Format of useful information printed at login:

Welcome to Utopia Dammit! BBS, Cat!
Last on: 3/15/06 10:41 until 10:42 from pts/17
This is call 98.  There are 11 users.

NOTE:  You have eXpress messages turned OFF as a default!

Short Prompt

The short prompt is displayed when a user is not actively reading a room. Among other things, it allows users to start reading a room, skip or jump to rooms, log out, enter a message in the current room, eXpress message another user, and more.

General use case:

1. The user presses a key.
2. If on the menu and the user has sufficient priveleges, the request action is initiated.
3. If not on the menu or the user does not have sufficient priveleges, nothing happens.

Utopia Planetia>

The menu and specific use cases for the short prompt are present in the /Short prompt commands subpage.

Read prompt

The read prompt, or long prompt, is displayed when actively reading messages in a room.

[Utopia Planetia> msg #154 (0 remaining)] Read cmd ->

Use cases for the read prompt commands are in the /Read prompt commands subpage.

Aide commands

Displays a menu of commands for sysops, programmers and roomaides. See /Aide commands for details and use cases.

Config menu

Displays a menu of configuration and miscellaneous commands, with some commands only accessible to sysops and programmers. See /Config menu for details and use cases.

Help menu

The /Help menu subpage details the menu presentation and use cases.

Message entry

The /Message entry subpage details the use case of entering messages.

Message reading

The /Message reading subpage details display of messages.

eXpress messages

The /eXpress messages subpage details sending and receiving of eXpress messages.

eXpress message log

The /eXpress message log subpage details the eXpress message log interaction (see /Config menu for configuration).

Known rooms list

/Known rooms list details display of the known rooms list.

Wholist

/Wholist details display of online users.

Aidelist

/Aidelist details display of the <@> list.

Profile

/Profile details display of user profiles. /Config menu details modifying them.

Roominfo

/Roominfo details the display and modification of room info.

Find

/Find details the find interface.

Tagging

/Tagging details the tagging interface.

Client-Server

All client-server interaction will consist of XML messages passed between the client and server. All messages fall into the following classes: handshaking, client requests, server responses, and unsolicited server broadcasts.

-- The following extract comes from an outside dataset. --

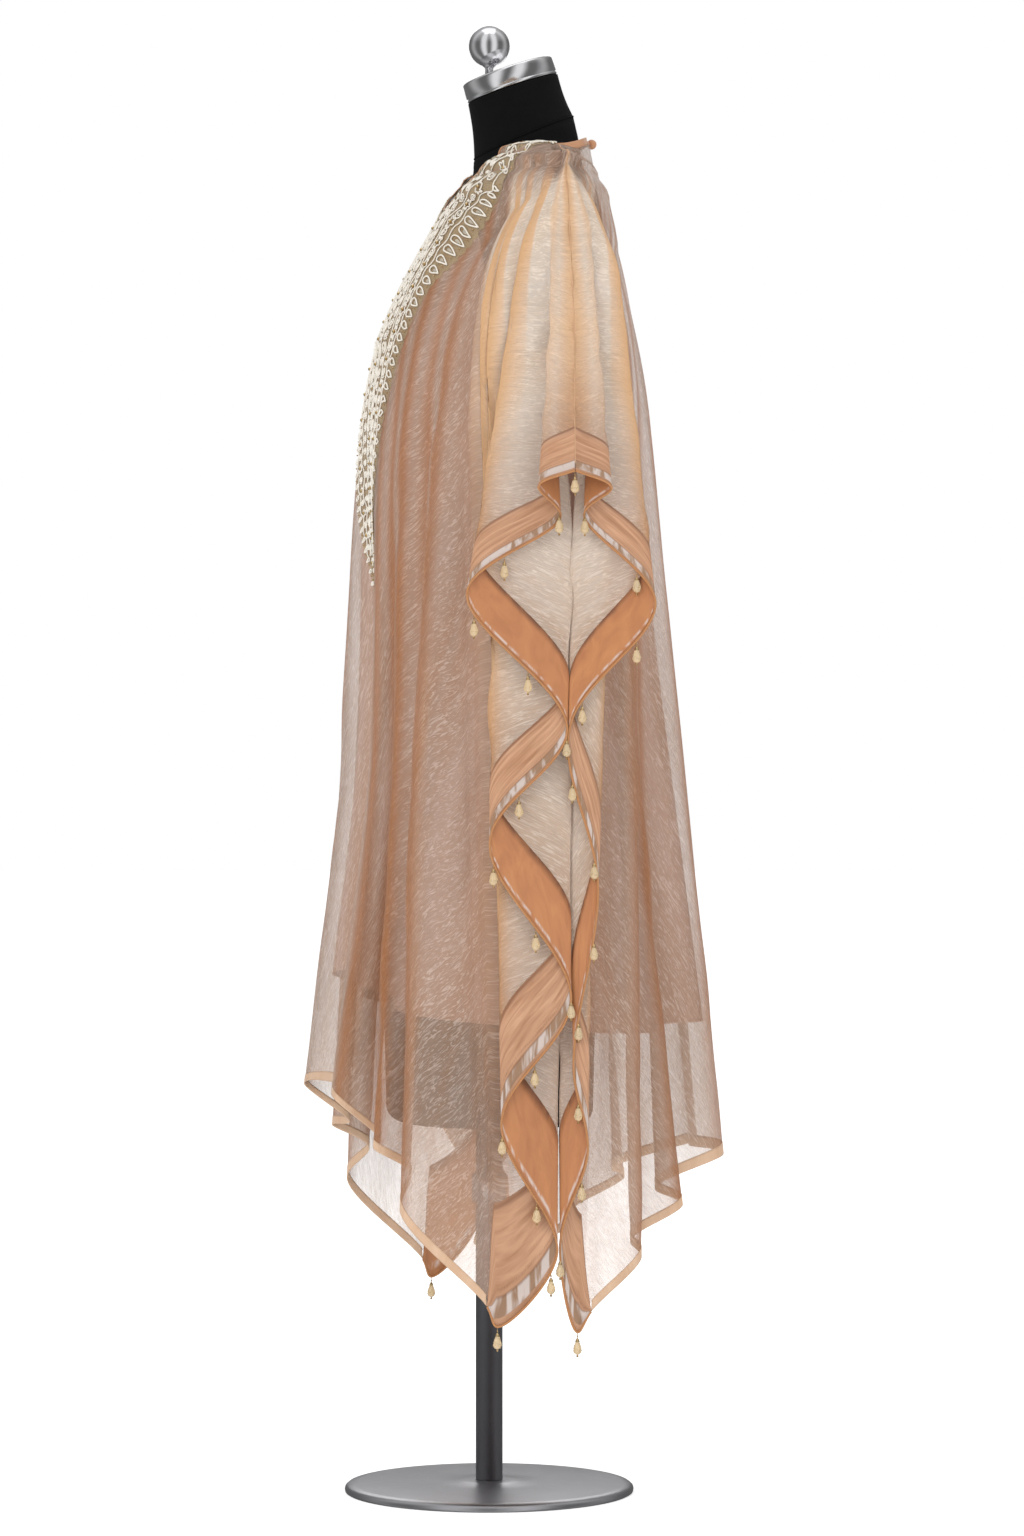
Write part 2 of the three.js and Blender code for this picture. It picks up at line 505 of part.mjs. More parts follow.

All messages are defined by an XML DTD. The DTD to use is negotiated at login time by a handshake. In the initial release, there will only be one fully functional DTD, but multiple DTDs may evolve to reflect the capabilities of different clients, such as web clients vs. character based, etc. An extremely basic handshake DTD is also defined. TODO

Logging in

Upon connection, the client sends a handshake message listing the DTD it wishes to use. The server then responds with an acknowledgement or no-acknowledgement response. If the response is NAK, the client falls back to other DTDs if it supports any until the server and client can agree. If no agreement is reached, the client gives up and disconnects.

Handshake traffic is defined in the most basic DTD which all clients must support. (TODO)

Client configuration

Clients may store client-side configuration on the server with a unique ID, minimizing the need for config files and allowing custom configs to be easily used by multiple instances of a client (for example, at home and at work).

Client requests

Any client-user use case which requires interaction with the server -- in other words, which cannot be fulfilled by the client using locally stored or cached data -- will require the client to make one or more requests of the server.

Each client request is a complete XML document formed according to the DTD negotiated at login.

Server responses

Any client request may or may not generate a server response.

Each server response is a complete XML document formed according to the DTD negotiated at login.

Server broadcasts

Certain traffic may be sent to connected clients unsolicited. This traffic is termed a server broadcast. Server broadcasts may or may not generate client requests. An example of a server broadcast might be an eXpress message.

Each server broadcast is a complete XML document formed according to the DTD negotiated at login.